··· SUPPLIED ENTRIES ···

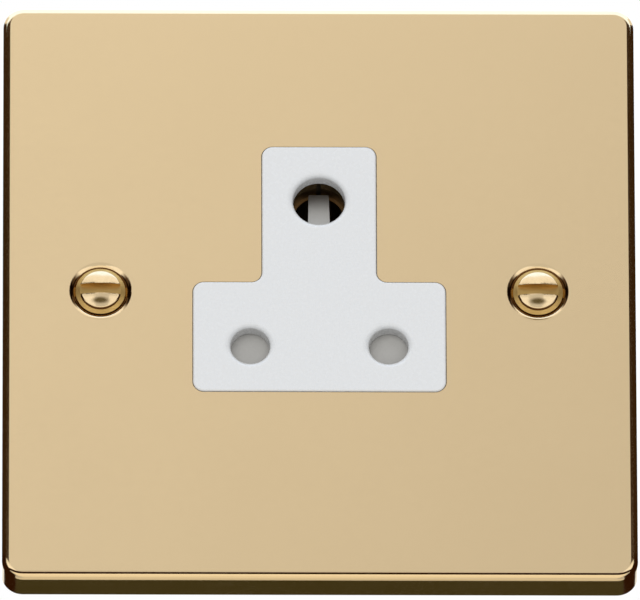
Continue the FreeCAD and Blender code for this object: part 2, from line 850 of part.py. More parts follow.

···
··· SUPPLIED ENTRIES ···

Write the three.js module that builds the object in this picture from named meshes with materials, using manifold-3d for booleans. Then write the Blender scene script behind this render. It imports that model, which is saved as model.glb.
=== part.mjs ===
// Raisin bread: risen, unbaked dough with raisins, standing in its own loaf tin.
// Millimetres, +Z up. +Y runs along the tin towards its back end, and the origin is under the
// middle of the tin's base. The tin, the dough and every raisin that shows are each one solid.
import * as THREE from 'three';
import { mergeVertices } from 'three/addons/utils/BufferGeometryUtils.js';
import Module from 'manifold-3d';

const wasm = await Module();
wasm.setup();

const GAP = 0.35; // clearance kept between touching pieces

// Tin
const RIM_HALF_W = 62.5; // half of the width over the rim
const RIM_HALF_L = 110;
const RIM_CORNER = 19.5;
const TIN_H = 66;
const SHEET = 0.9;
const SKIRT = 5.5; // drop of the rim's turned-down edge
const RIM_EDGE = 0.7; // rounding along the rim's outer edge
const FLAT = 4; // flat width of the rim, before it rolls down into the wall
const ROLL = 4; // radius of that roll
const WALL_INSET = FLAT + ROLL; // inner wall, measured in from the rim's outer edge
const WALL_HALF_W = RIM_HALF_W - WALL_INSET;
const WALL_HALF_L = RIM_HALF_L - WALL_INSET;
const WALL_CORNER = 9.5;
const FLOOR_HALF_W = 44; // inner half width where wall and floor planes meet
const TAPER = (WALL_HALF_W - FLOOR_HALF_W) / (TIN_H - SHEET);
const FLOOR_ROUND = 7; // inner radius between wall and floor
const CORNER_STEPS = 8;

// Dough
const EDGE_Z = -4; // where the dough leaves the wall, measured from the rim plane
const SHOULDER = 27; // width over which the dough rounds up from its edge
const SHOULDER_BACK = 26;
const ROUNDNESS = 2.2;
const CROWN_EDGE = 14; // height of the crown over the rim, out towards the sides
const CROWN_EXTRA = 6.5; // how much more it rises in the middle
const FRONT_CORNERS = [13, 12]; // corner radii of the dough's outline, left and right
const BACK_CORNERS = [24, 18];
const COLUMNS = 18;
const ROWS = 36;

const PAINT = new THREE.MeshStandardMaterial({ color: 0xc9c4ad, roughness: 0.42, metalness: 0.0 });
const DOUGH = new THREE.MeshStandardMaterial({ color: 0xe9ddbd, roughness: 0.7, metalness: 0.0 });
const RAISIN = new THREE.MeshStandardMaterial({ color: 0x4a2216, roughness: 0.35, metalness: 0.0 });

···

- _REQUIRED WORK_: Identify each line in the records above containing the word "part"; copy those lines.

- _SOLUTION_:
Continue the FreeCAD and Blender code for this object: part 2, from line 850 of part.py. More parts follow.
=== part.mjs ===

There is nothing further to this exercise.